Com efeito, “por consistir numa regra de procedimento com força capaz de alterar a distribuição usual da carga probatória, em respeito ao princípio maior da ampla defesa, imprescindível que sua aplicação seja previamente anunciada, inclusive dando ciência ao demandado do ponto controvertido sobre o qual o ônus
A valer, “dúvida não há quanto ao cabimento da inversão do ônus da prova ainda na fase instrutória – momento, aliás, logicamente mais adequado do que na sentença, na medida em que não impõe qualquer surpresa às partes litigantes” (STJ, REsp 662.608/SP, Rel. Min. Hélio Quaglia Barbosa). Precedentes do STJ (REsp 881.651/BA, Rel. Min. Hélio Quaglia Barbosa e REsp 598.620/MG, Rel. Min. Carlos Alberto Menezes Direito).

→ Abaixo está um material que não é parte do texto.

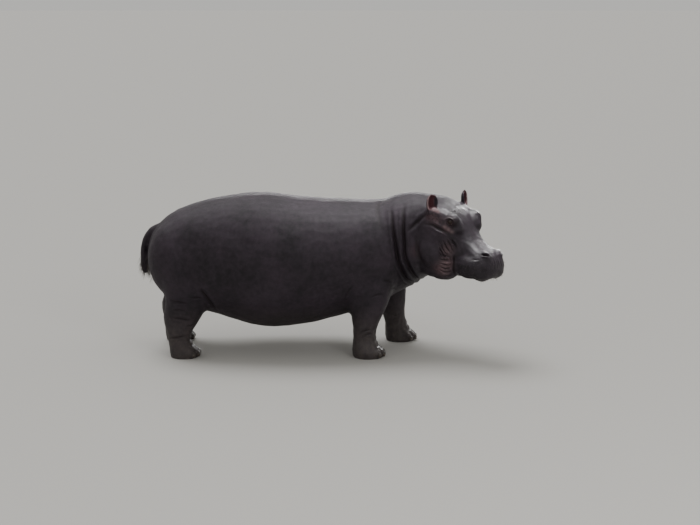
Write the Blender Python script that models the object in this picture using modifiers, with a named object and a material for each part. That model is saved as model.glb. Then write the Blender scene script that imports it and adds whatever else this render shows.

No caso, a inversão foi extemporânea porque ocorreu apenas quando da prolação da sentença pelo Juízo de base (fl. 190-verso), surpreendendo a Apelante e ofendendo a garantia constitucional de tratamento igualitário às partes e da ampla defesa (CF, art. 5º LV), sendo manifesto o erro de procedimento.
Ante o exposto, conheço, de acordo com o Parecer Ministerial, e dou provimento ao Recurso para anular o processo, incluindo a sentença (CPC, art. 248), a partir da audiência preliminar (fls. 145/146), que deverá ser realizada em todos os seus termos, oportunidade em que o Juízo poderá, inclusive, determinar a inversão do ônus da prova, assegurando à Apelante a oportunidade de, livre de surpresas, produzi-la durante a instrução.
É como voto.
Sala das Sessões da Quarta Câmara Cível do Tribunal de Justiça do Estado
do Maranhão, em 1º de fevereiro de 2011.